A few notes on the problem of disabusing dis-integrationists inside Russia of 
the notion that they have U.S. support.

It is appalling that people in Dagestan and Chechnya could have had the 
impression that the U.S. was supporting the rebels, as Robert Bruce Ware has 
reported. It is appalling that Maskhadov could have stated that he was the 
only person in the Caucasus who was still supporting Russian interests 
instead of Western interests, and if the Russians weren’t nice to him, he’d 
have to go over to the side of the West, too. This means he takes it for 
granted that Russian and Western interests in the area are mutually opposing, 
and that the West is supporting rebellion and separation from Russia.

It is also appalling that Russians overwhelmingly have the same impression. 
On this, we have some public opinion polls that ought to have served as a 
wake-up call. For example, in November 1998, 37% said the U.S. was trying to 
break Russia into pieces, 41% said it was trying to reduce Russia to a Third 
World country, only 15% said it was trying to help Russia. Other polls have 
shown similarly depressing distributions of opinion.

The U.S. has to ask some tough questions about the impression it has given. 
Why weren’t the U.S. and NATO convincing, when they proclaimed time after 
time that they saw their role and Russia’s role in the Caucasus as compatible 
not zero-sum? Were these seen as pro forma diplomatic denials? Did people on 
the ground feel that "deeds spoke louder than words", and what deeds did they 
interpret as having the opposite meaning? Did some of the other words and 
advice of the U.S. leave, unconsciously, an impression of actually aiming at 
weakening and dividing Russia? Further: Could this impression of American 
intentions serve, unintentionally, as an encouragement to rebellion and 
secessionism? Could it have set up Chechens to fight and get slaughtered? 
Could it be setting up Georgia and Azerbaijan to take an anti-Russian line, 
which the West in the end would not back up? And has it caused Russians to 
get up their backs against the West and kill more Chechens, as a way of 
fighting against the supposed Western plot to split up Russia? 
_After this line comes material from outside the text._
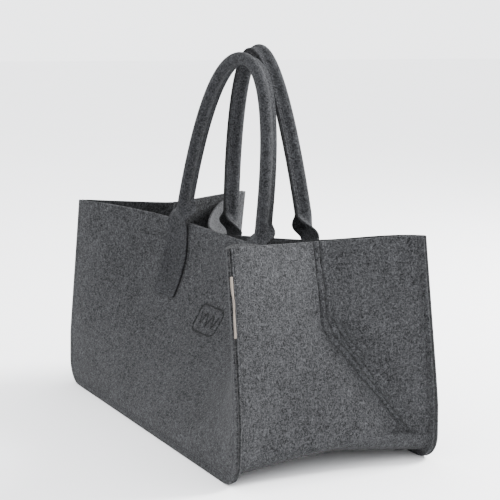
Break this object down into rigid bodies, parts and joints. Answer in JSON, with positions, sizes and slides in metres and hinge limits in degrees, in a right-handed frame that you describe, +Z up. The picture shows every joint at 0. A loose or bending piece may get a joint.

Many activists in the U.S. are concerned, justifiably, that U.S. policy 
should not be one that encourages Russia to go on fighting and killing 
Chechens. However, it should be considered that it is equally dangerous to 
encourage the other side to go on fighting, too. It was assumed at first, 
with what in retrospect looks like an exaggerated self-assurance and contempt 
of Russia, that Russia was bound to lose this war, so the only thing to do 
was to urge it to pull out as fast as possible for its own good, and this 
equated to stopping the fighting. However, it now seems possible that there 
is no way the Chechen fighters can win this war, at best they could just drag 
it on for a long time; in which case, the thing that ought to be stressed 
from a humanitarian standpoint is to persuade them to stop fighting as soon 
as possible.

The U.S. is not in fact encouraging Russia to go on fighting, and I see no 
reason to believe that a more punitive policy toward Russia would accomplish 
anything at all except to get Russia's back up and make sure that it would go 
on fighting come hell or high water. Activists have yet to pay attention to 
the evidence that U.S. policy has left widespread impressions of wishing for 
a Russian break-up, which in turn serves to give encouragement to rebels and 
secessionists in the Caucasus. The overwhelming support for the anti-Russian 
side of this war in the Western media and NGOs could similar serve, 
unintentionally, to help perpetuate the fighting. It is a very dangerous 
thing, for people to get the illusion of being protected by a subtle 
undeclared U.S. support. It can make them think that they are guaranteed an 
ultimate victory, since the only remaining superpower is on their side.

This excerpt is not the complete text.